The Supreme Court dismissed a challenge to Obamacare today, asserting that the plaintiffs – a collection of lawmakers from GOP-led states – lacked the appropriate standing to file the lawsuit.

The vote was 7-2, with Justices Samuel Alito and Neil Gorsuch in the minority.

Justice Stephen Breyer wrote the opinion, asserting that the plaintiffs “failed to show a concrete, particularized injury.”

The lawsuit, argued in November 2020, was the third failed challenge to the Affordable Care Act. It had received vociferous support from former President Donald Trump, who spent years railing against the 2010 health care law that was his predecessor’s top domestic achievement.

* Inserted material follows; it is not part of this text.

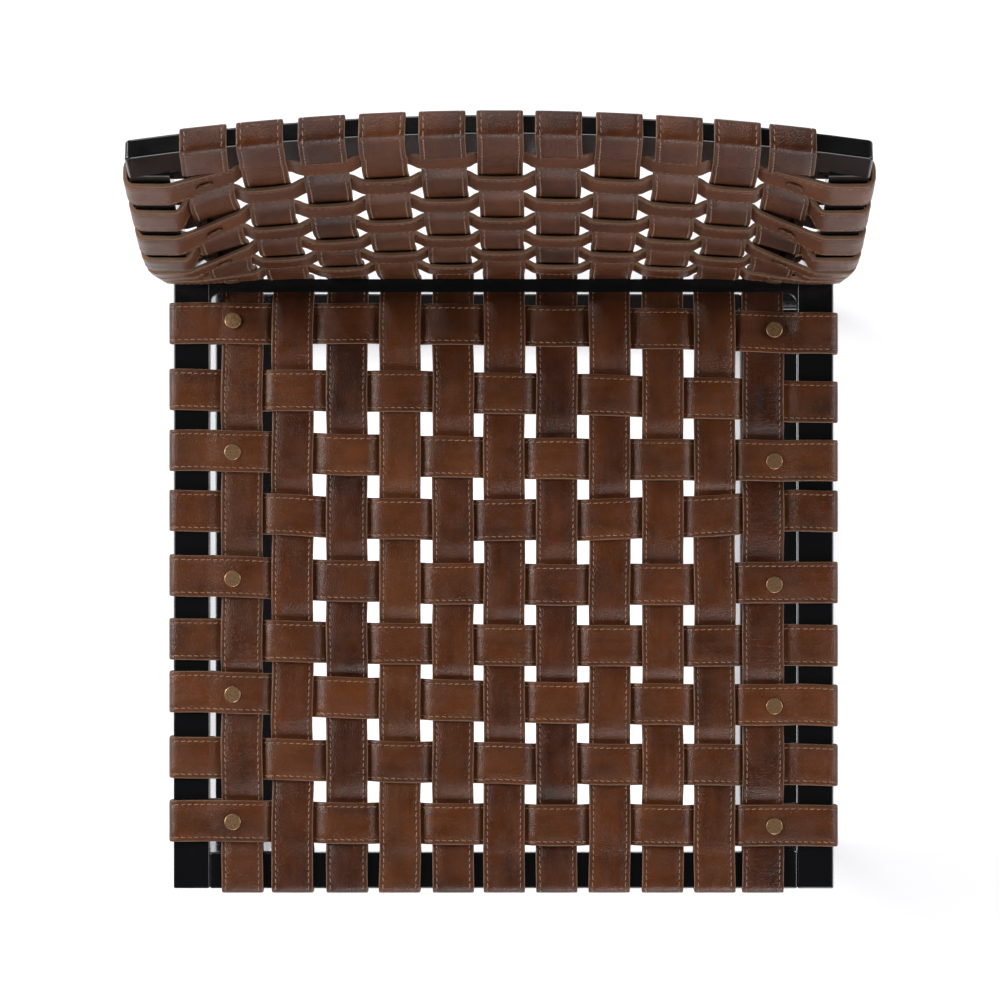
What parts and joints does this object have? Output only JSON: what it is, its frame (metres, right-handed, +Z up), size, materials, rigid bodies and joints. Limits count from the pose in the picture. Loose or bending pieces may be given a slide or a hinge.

But even two of Trump’s Supreme Court appointments – Brett Kavanaugh and Amy Coney Barrett – rejected the case.

“With the passing years, the law gained in popularity and was woven into the fabric of the health care system. Its future now seems secure,” explains The New York Times.

The plaintiffs argued that the Affordable Care Act had become unconstitutional after Congress stripped away the penalty for failing to obtain coverage. It was a persuasive argument in lower courts, but today’s decision largely sidestepped that issue.

If the lawsuit was successful, the health insurance of 20 million Americans would have been in jeopardy.